What The 'Charlie Hebdo' Anniversary Issue Depicts Proves That The Magazine Still Isn't Afraid Of Controversy

On Jan. 7, 2015, a dozen people were killed when terrorists opened fired in the newsroom of Charlie Hebdo, a French satirical magazine. A year later, the publication still isn't shying away from controversial topics and cartoons, as the Charlie Hebdo anniversary cover depicts God as a killer on the loose. The latest issue, coming out Jan. 6, is a testament to the magazine's bravery and continued struggles, taking on all believers from every religion that are offended by its cartoons.

A million copies of the special anniversary issue will hit French newsstands Wednesday, and thousands more will be sold abroad. The cover, drawn by editor Laurent "Riss" Sourisseau, shows a bearded God with an assault rifle and blood smeared on his clothes. In French, it reads: "One year after: The assassin is still out there." The two men responsible for the massacre were killed by the police in the days following; however, al Qaeda in the Arabian Peninsula claimed responsibility for planning the attack, so the headline speaks to the fact that the larger enemy (radical Islamist militants, and radicals from any religion) is still at large.

On top of the cover, Sourisseau also wrote an editorial defending the right to make fun of every religion, denouncing "fanatics made stupid by the Koran, but also bigots from every religion who wished upon us the hell they believe in, because we dared to laugh at religion."
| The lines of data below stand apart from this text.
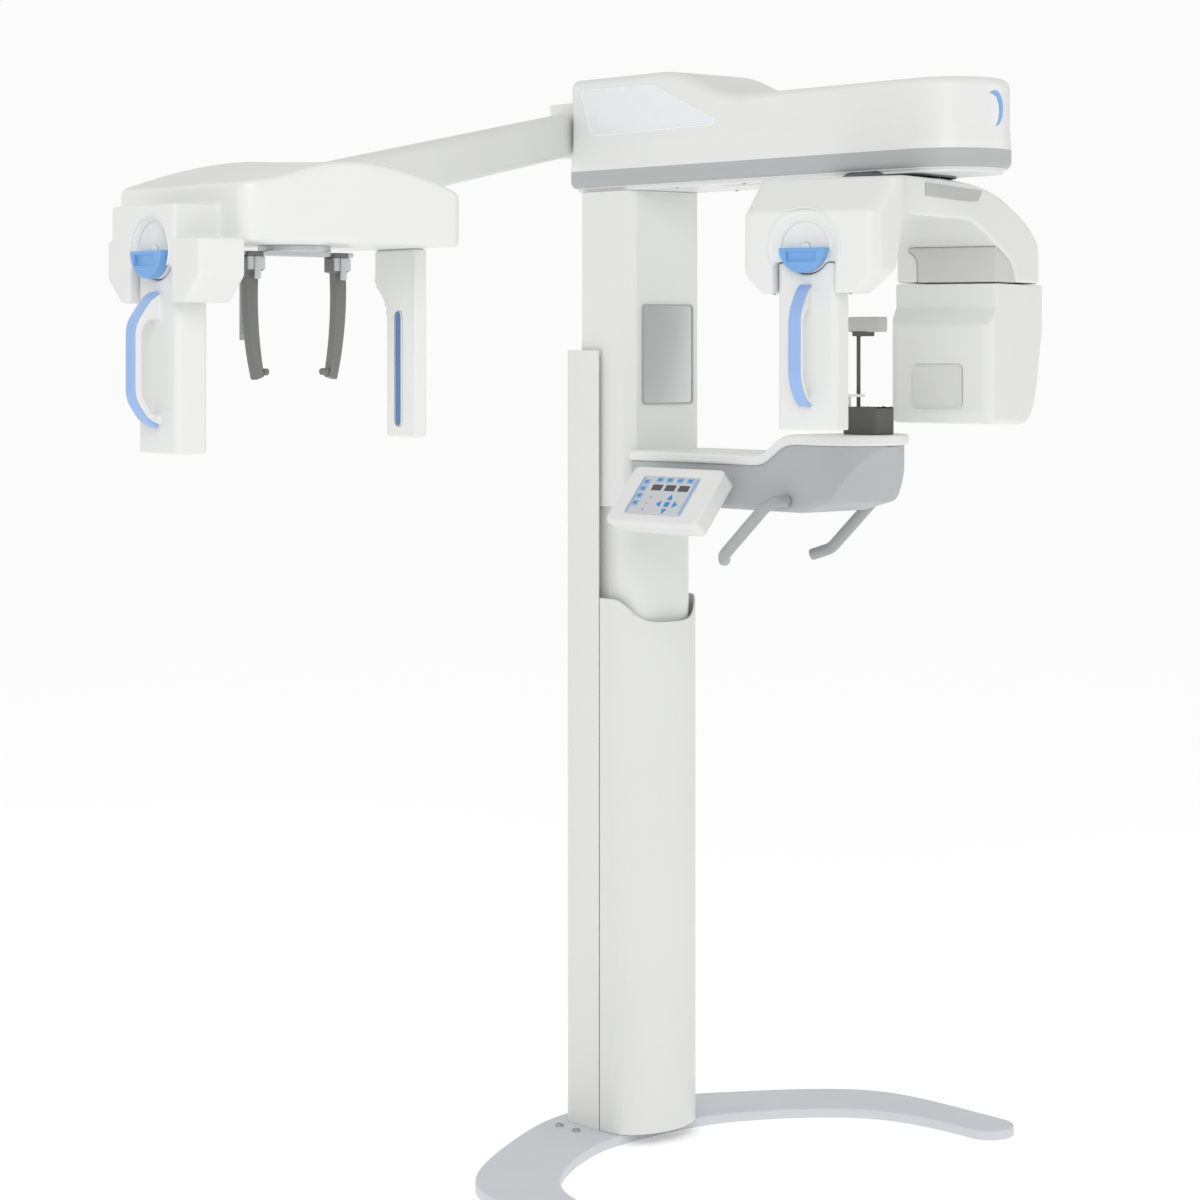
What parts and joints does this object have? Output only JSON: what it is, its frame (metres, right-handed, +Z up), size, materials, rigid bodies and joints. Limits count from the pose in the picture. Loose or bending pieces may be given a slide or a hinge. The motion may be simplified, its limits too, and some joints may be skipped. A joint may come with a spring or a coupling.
{
  "type": "panoramic dental x-ray unit",
  "caption": "Floor-standing dental x-ray unit: rising column, overhead gantry with a turning C-arm, patient tray, control panel and a side arm for skull views.",
  "frame": {"origin": "on the floor below the column's centre line", "axes": "+Z up; -Y towards the patient, along the gantry; the skull-view arm reaches towards -X"},
  "size_m": [2.2282, 1.2537, 2.248],
  "materials": {
    "white_skin": "smooth satin white moulding",
    "white_steel": "white powder coat",
    "base_paint": "light blue-grey paint",
    "grey_trim": "mid grey moulding",
    "grey_paint": "grey enamel",
    "liner_grey": "light grey moulding",
    "window_grey": "thin grey window",
    "dark_plastic": "dark grey moulding",
    "ear_plastic": "grey carbon-filled moulding",
    "blue_grip": "soft blue moulding",
    "key_blue": "blue key cap",
    "film": "printed grey membrane",
    "display": "dark display window",
    "inset": "bright satin inlay",
    "mirror": "silvered glass",
    "steel": "ground steel",
    "aluminium": "milled aluminium",
    "motor_black": "black motor housing",
    "belt": "toothed belt"
  },
  "bodies": {
    "stand": {"base_plate": "base_paint", "post_cover": "white_steel", "front_cover": "white_steel", "mast": "steel", "lift_rails": "steel", "lift_motor": "motor_black"},
    "screw": {"lead_screw": "steel"},
    "column": {"lift_carriage": "aluminium", "inner_column": "white_steel", "upper_shell": "white_steel", "mirror_frame": "dark_plastic", "mirror_glass": "mirror", "tray_top": "white_skin", "tray_body": "grey_trim", "grab_handles": "grey_paint", "chin_block": "dark_plastic", "panel_housing": "white_skin", "panel_film": "film", "panel_displays": "display", "gantry_cover": "white_skin", "side_insets": "inset", "nose_badge": "blue_grip", "gantry_trim": "grey_trim", "gantry_floor": "white_skin", "gantry_frame": "aluminium", "ceph_arm": "white_steel", "ceph_head": "white_skin", "slit_housing": "white_skin", "slit_blade": "blue_grip"},
    "head_rest": {"head_support": "dark_plastic"},
    "bite": {"bite_post": "dark_plastic"},
    "stage_long": {"stage_y": "aluminium"},
    "stage_cross": {"stage_x": "aluminium", "rotation_motor": "motor_black", "drive_belt": "belt"},
    "motor_drive": {"motor_pulley": "aluminium"},
    "c_arm": {"rotor_shaft": "steel", "arm_frame": "aluminium", "arm_cover": "white_skin", "arch_liner": "liner_grey", "tube_cover": "white_skin", "tube_window": "window_grey", "xray_source": "steel"},
    "pano_lock": {"pano_latch": "blue_grip"},
    "pano_cassette": {"pano_sensor": "white_skin", "pano_grip": "blue_grip", "pano_detector": "dark_plastic"},
    "ceph_lock": {"ceph_latch": "blue_grip"},
    "ceph_cassette": {"ceph_sensor": "white_skin", "ceph_grip": "blue_grip", "ceph_detector": "dark_plastic"},
    "ear_holder": {"ear_turntable": "aluminium"},
    "ear_left": {"ear_arm_left": "ear_plastic"},
    "ear_right": {"ear_arm_right": "ear_plastic"},
    "nasion": {"nasion_rest": "steel"},
    "key_up": {"key_up": "key_blue"},
    "key_down": {"key_down": "key_blue"},
    "key_left": {"key_left": "key_blue"},
    "key_right": {"key_right": "key_blue"},
    "key_centre": {"key_centre": "key_blue"}
  },
  "joints": [
    {"name": "column_lift", "type": "slide", "parent": "stand", "child": "column", "axis": [0, 0, 1], "range_m": [-0.18, 0.3]},
    {"name": "screw_turn", "type": "hinge", "parent": "stand", "child": "screw", "pos_m": [0, 0.073, 0.9], "axis": [0, 0, 1], "continuous": true},
    {"name": "stage_lengthwise", "type": "slide", "parent": "column", "child": "stage_long", "axis": [0, 1, 0], "range_m": [-0.04, 0.04]},
    {"name": "stage_crosswise", "type": "slide", "parent": "stage_long", "child": "stage_cross", "axis": [1, 0, 0], "range_m": [-0.03, 0.03]},
    {"name": "arm_rotation", "type": "hinge", "parent": "stage_cross", "child": "c_arm", "pos_m": [0, -0.765, 2], "axis": [0, 0, 1], "range_deg": [-180, 180]},
    {"name": "motor_turn", "type": "hinge", "parent": "stage_cross", "child": "motor_drive", "pos_m": [0, -0.687, 2.09], "axis": [0, 0, 1], "range_deg": [-700, 700]},
    {"name": "pano_lock_turn", "type": "hinge", "parent": "c_arm", "child": "pano_lock", "pos_m": [-0.38426, -0.89621, 1.859], "axis": [-0.9415, -0.3371, 0], "range_deg": [0, 90]},
    {"name": "pano_cassette_pull", "type": "slide", "parent": "c_arm", "child": "pano_cassette", "axis": [-0.9415, -0.3371, 0], "range_m": [0, 0.12]},
    {"name": "ceph_lock_turn", "type": "hinge", "parent": "column", "child": "ceph_lock", "pos_m": [-1.574, -0.582, 1.836], "axis": [-1, 0, 0], "range_deg": [0, 90]},
    {"name": "ceph_cassette_pull", "type": "slide", "parent": "column", "child": "ceph_cassette", "axis": [-1, 0, 0], "range_m": [0, 0.12]},
    {"name": "ear_holder_turn", "type": "hinge", "parent": "column", "child": "ear_holder", "pos_m": [-1.3, -0.582, 1.84], "axis": [0, 0, 1], "range_deg": [-90, 90]},
    {"name": "ear_left_slide", "type": "slide", "parent": "ear_holder", "child": "ear_left", "axis": [1, 0, 0], "range_m": [-0.02, 0.022]},
    {"name": "ear_right_slide", "type": "slide", "parent": "ear_holder", "child": "ear_right", "axis": [1, 0, 0], "range_m": [-0.022, 0.02]},
    {"name": "nasion_lift", "type": "slide", "parent": "ear_holder", "child": "nasion", "axis": [0, 0, 1], "range_m": [-0.03, 0]},
    {"name": "head_rest_lift", "type": "slide", "parent": "column", "child": "head_rest", "axis": [0, 0, 1], "range_m": [-0.03, 0.03]},
    {"name": "bite_lift", "type": "slide", "parent": "column", "child": "bite", "axis": [0, 0, 1], "range_m": [0, 0.03]},
    {"name": "key_up_press", "type": "slide", "parent": "column", "child": "key_up", "axis": [0.7821, 0, -0.6231], "range_m": [0, 0.0008]},
    {"name": "key_down_press", "type": "slide", "parent": "column", "child": "key_down", "axis": [0.7821, 0, -0.6231], "range_m": [0, 0.0008]},
    {"name": "key_left_press", "type": "slide", "parent": "column", "child": "key_left", "axis": [0.7821, 0, -0.6231], "range_m": [0, 0.0008]},
    {"name": "key_right_press", "type": "slide", "parent": "column", "child": "key_right", "axis": [0.7821, 0, -0.6231], "range_m": [0, 0.0008]},
    {"name": "key_centre_press", "type": "slide", "parent": "column", "child": "key_centre", "axis": [0.7821, 0, -0.6231], "range_m": [0, 0.0008]}
  ],
  "couplings": [
    {"joint": "screw_turn", "follows": "column_lift", "rad_per_m": 251.33},
    {"joint": "motor_turn", "follows": "arm_rotation", "ratio": 3.5},
    {"joint": "ear_right_slide", "follows": "ear_left_slide", "ratio": -1}
  ]
}
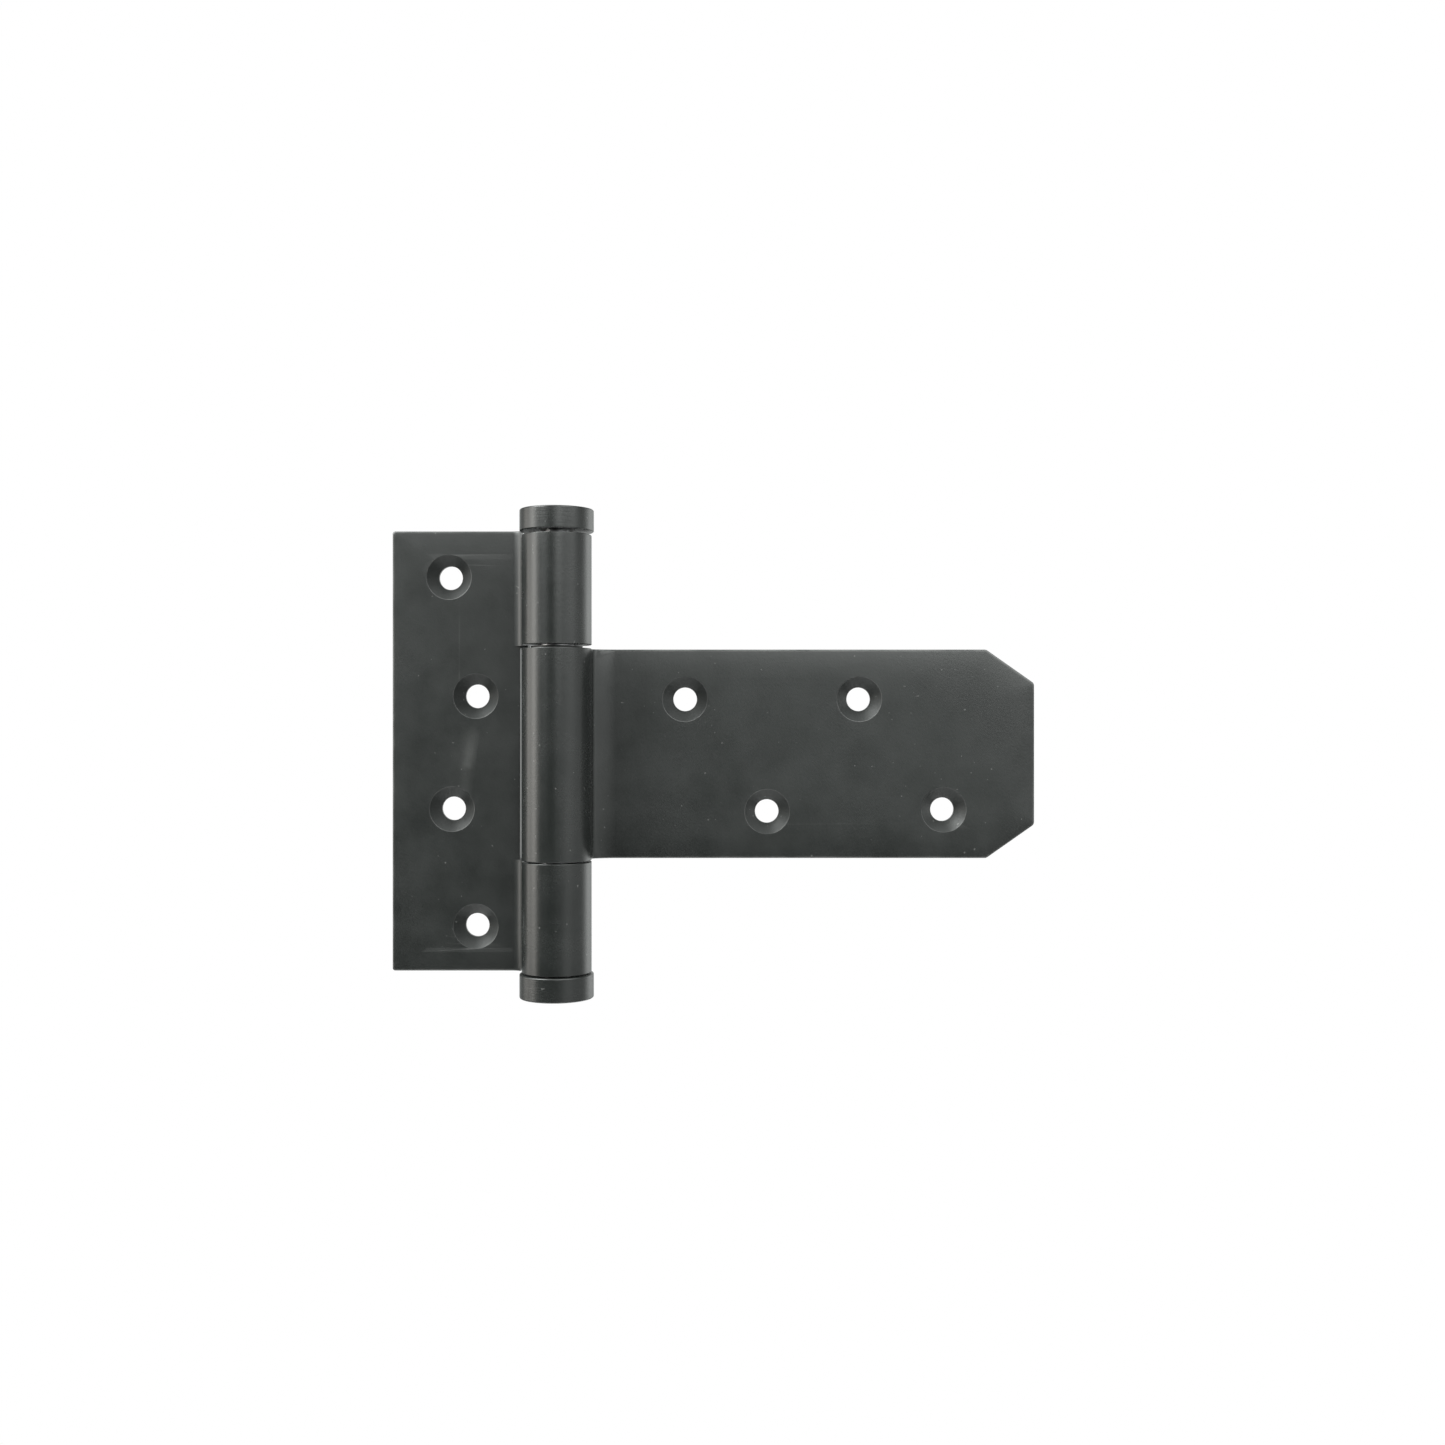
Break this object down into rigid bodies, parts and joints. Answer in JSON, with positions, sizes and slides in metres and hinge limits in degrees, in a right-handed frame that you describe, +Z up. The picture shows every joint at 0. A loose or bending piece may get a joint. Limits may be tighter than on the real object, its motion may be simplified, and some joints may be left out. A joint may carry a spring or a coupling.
{
  "type": "t hinge",
  "caption": "Surface-mounted T hinge: a rectangular frame leaf and a long strap with clipped corners turn on a round capped pin barrel; both leaves are countersunk for screws.",
  "frame": {"origin": "on the back of the frame leaf, at its mid-height, 22 mm across from the pin's axis: where the hinge meets its post or jamb", "axes": "+Z up along the pin, +X from the frame leaf along the strap, +Y out of the leaves' backs into what the hinge is screwed to; the fronts face -Y. The hinge is stored open flat."},
  "size_m": [0.1484, 0.0169, 0.1111],
  "materials": {
    "black_finish": "satin near-black plated finish with a faint metallic sheen",
    "pin_steel": "ground",
    "bush_bronze": "sintered, oil-filled",
    "washer_nylon": "moulded"
  },
  "bodies": {
    "frame": {"frame_leaf": "black_finish"},
    "strap": {"strap_leaf": "black_finish", "upper_bush": "bush_bronze", "lower_bush": "bush_bronze", "upper_washer": "washer_nylon", "lower_washer": "washer_nylon"},
    "pin": {"hinge_pin": "pin_steel", "top_cap": "black_finish", "bottom_cap": "black_finish"}
  },
  "joints": [
    {"name": "strap_swing", "type": "hinge", "parent": "frame", "child": "strap", "pos_m": [0.022, -0.00844, 0], "axis": [0, 0, -1], "range_deg": [-90, 190]},
    {"name": "pin_turn", "type": "hinge", "parent": "frame", "child": "pin", "pos_m": [0.022, -0.00844, 0], "axis": [0, 0, 1], "continuous": true}
  ]
}
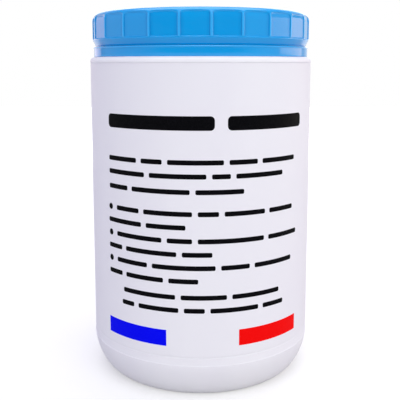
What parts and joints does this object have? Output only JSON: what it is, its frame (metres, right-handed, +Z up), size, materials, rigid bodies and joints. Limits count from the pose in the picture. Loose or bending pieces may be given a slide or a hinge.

Although a cartoon of the Prophet Mohammed is believed to have sparked the attack, the magazine didn't stop creating cartoons and articles about religion, a highly controversial topic around the world. Since last year, the Charlie Hebdo staff has moved to a secret location with armed guards and 24/7 security, but the risk of being further targeted hasn't affected their content — Charlie Hebdo is as committed as ever to practicing and defending the freedom of speech.

Wednesday's issue will also feature cartoons by Stéphane "Charb" Charbonnier and the four other cartoonists killed. Charbonnier's book, Open Letter: On Blasphemy, Islamophobia, and the True Enemies of Free Expression, finished two days before the attack, will go on sale Tuesday as a posthumous manifesto that further speaks to Charlie Hebdo's belief in free expression.


While last year's terrorist attack intended to quiet the magazine's political and cultural commentary, it did just the opposite — Charlie Hebdo jumped from selling 30,000 copies to over 290,000 each week, according to the Daily Mail. The magazine won't be threatened, intimidated, or silenced.